As COVID-19 has travelled through many communities and lands, we have seen the disparities in its impact, along the lines of age, race and socio-economic status. Our worsening planetary health is showing similar disparities in its impact on human health, with the most severely affected being the most marginalized and oppressed communities. Climate change is already having a greater impact in the Global South, with poorer countries and regions of the world sustaining the greatest impacts to their societies.
Fighting the Intruder Different from a Thousand Cuts
However, the illness process itself is a bit different than the illness besetting the planet. COVID-19 is caused by a microbe, foreign to the human body. The human then reacts to fight this intruder via its immune system. This immune reaction, in combination with the effects of the virus, produces a cascade of chemical reactions creating the symptoms of fever, fatigue, cough and more, until either the virus is no longer able to survive, or the human host is no longer able to fight the onslaught.
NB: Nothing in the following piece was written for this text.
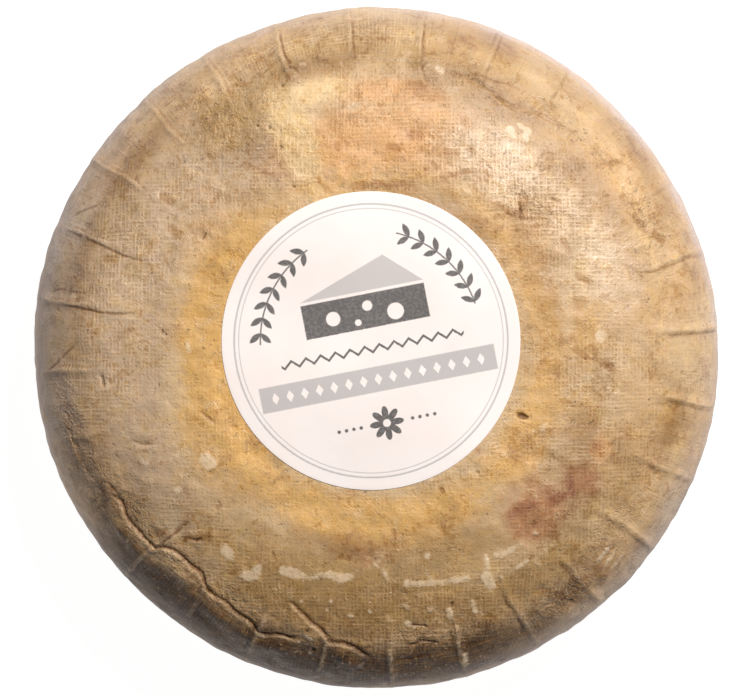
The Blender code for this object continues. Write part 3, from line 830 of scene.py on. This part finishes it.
class Wire:
    # One output socket of a material's nodes. Arithmetic on it adds Math nodes.
    def __init__(self, tree, socket):
        self.tree = tree
        self.socket = socket

    def math(self, operation, first, second=0.0):
        return addNode(self.tree, "ShaderNodeMath", {"operation": operation}, {0: first, 1: second})

    def __add__(self, other):
        return self.math("ADD", self, other)

    def __radd__(self, other):
        return self.math("ADD", other, self)

    def __sub__(self, other):
        return self.math("SUBTRACT", self, other)

    def __rsub__(self, other):
        return self.math("SUBTRACT", other, self)

    def __mul__(self, other):
        return self.math("MULTIPLY", self, other)

    def __rmul__(self, other):
        return self.math("MULTIPLY", other, self)

    def __truediv__(self, other):
        return self.math("DIVIDE", self, other)

    def __pow__(self, other):
        return self.math("POWER", self, other)

    def __abs__(self):
        return self.math("ABSOLUTE", self)

    def vector(self, operation, first, second):
        return addNode(self.tree, "ShaderNodeVectorMath", {"operation": operation}, {0: first, 1: second})

    def output(self, index):
        # Another output of the node that this one comes from.
        return Wire(self.tree, self.socket.node.outputs[index])


def addNode(tree, kind, settings, sockets, output=0):
    # Any node: its settings first, then the values or links of its sockets.
    node = tree.nodes.new(kind)
    for name, value in settings.items():
        setattr(node, name, value)
    for name, value in sockets.items():
        if isinstance(value, Wire):
            tree.links.new(value.socket, node.inputs[name])
        else:
            node.inputs[name].default_value = value
    return Wire(tree, node.outputs[output])


def largest(first, *others):
    # The greatest of some values, as the union of masks.
    for other in others:
        first = first.math("MAXIMUM", first, other)
    return first


def softEdge(value, low, high):
    # smoothStep, as a node.
    return addNode(value.tree, "ShaderNodeMapRange", {"interpolation_type": "SMOOTHSTEP"},
                   {0: value, 1: low, 2: high})


def mixColour(factor, first, second):
    # The first colour at 0 and the second at 1.
    return addNode(factor.tree, "ShaderNodeMix", {"data_type": "RGBA", "clamp_factor": True},
                   {0: factor, 6: first, 7: second}, 2)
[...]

The earth, on the other hand, is dying the death of a thousand cuts at the hands of one of its own organisms. These cuts are individually small and seem inconsequential, but together they are disastrous. A clear-cut here, an open pit mine there, and tar sand here, a hydroelectric dam there – the wounds and scars are easily seen. The Earth’s life force in the form of nature’s biodiversity is being drained, and slowly but surely bleeding out.
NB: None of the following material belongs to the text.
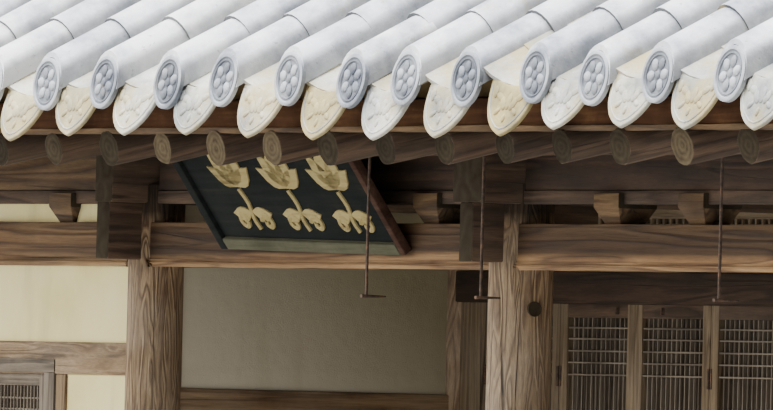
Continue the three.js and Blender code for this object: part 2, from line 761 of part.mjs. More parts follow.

We are seeing the earth’s systems reacting to this onslaught, with a changing climate resulting in increasing temperatures, droughts, and storms.
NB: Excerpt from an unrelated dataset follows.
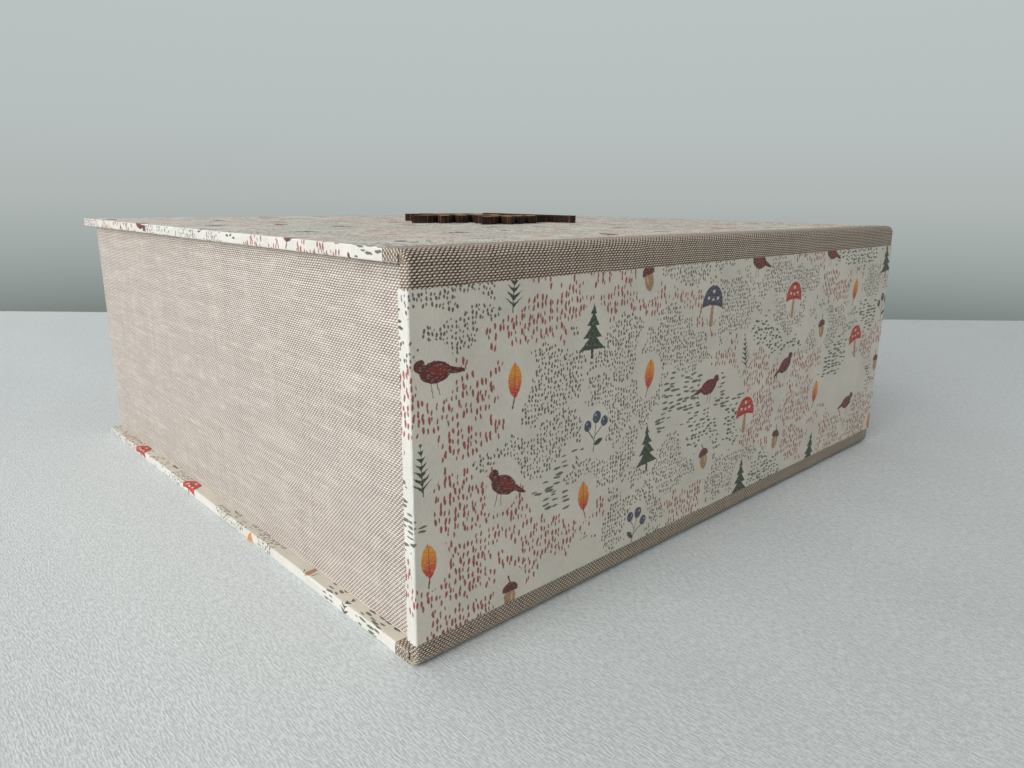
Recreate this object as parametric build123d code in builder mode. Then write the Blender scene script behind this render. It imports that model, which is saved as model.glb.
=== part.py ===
"""Photo storage box: a cloth-covered tray fixed in a hinged case of spine, base and lid.

The case is made the way a book's is.  Three boards are joined by one strip of book cloth, and
paper covers the rest of the lid and base.  A paper panel is glued over the cloth on the spine.
The tray stands on the base board against the spine, and the lid turns on the strip of cloth
that bridges its joint.  A laser-cut plywood ornament is glued near the middle of the lid's paper.

Units are millimetres.  The origin is at the middle of the box's footprint, on the surface that
it stands on.  +Z is up, X runs along the spine, and the spine is at +Y.
"""
from build123d import *
from math import asin, atan2, degrees
import os

# ---- driving dimensions ----
case_length = 248.0          # along the spine, over the coverings
case_depth = 235.0           # fore-edge to the spine panel's face
case_height = 95.0           # without the ornament
board = 2.5                  # greyboard, for the case and for the tray
covering = 0.3               # book cloth, and the paper that meets it flush
lining = 0.2                 # plain paper inside the tray and lid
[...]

Climate change, like the fever of COVID-19, is not the disease itself but only a symptom of the underlying disease. Treating this symptom alone will not save the planet, just as only treating the fever may not save a human life from COVID-19. A treatment of the underlying disease is instead required. For planetary health, this means a deep comprehensive look at our way of living, and a shift in our understanding of our place in this world, as well as our relationship to our natural environment.
We need to recognize that we are part and parcel of nature, and inseparable from it. We need to recognize that when we harm the natural world, we are also harming ourselves. When we compromise the health of our planet and it’s intricate complex systems, we are also compromising our own health. We need to better appreciate our place in the web of life, and our interdependence on the Earth’s billions of living and non-living beings. At this point, Earth is our only possible home. From this beautiful Earth comes our sources of life: our food, our water, our air.
As a family physician practicing in the Lower Mainland, I am relieved to see the waning of the first wave of COVID-19. At the same time, I have concerns about the impact of a second wave on my patients, and also about another building health crisis. Planetary health and human health are intertwined and inextricably linked. We must act now to minimize climate change and come up with a recovery plan for Earth.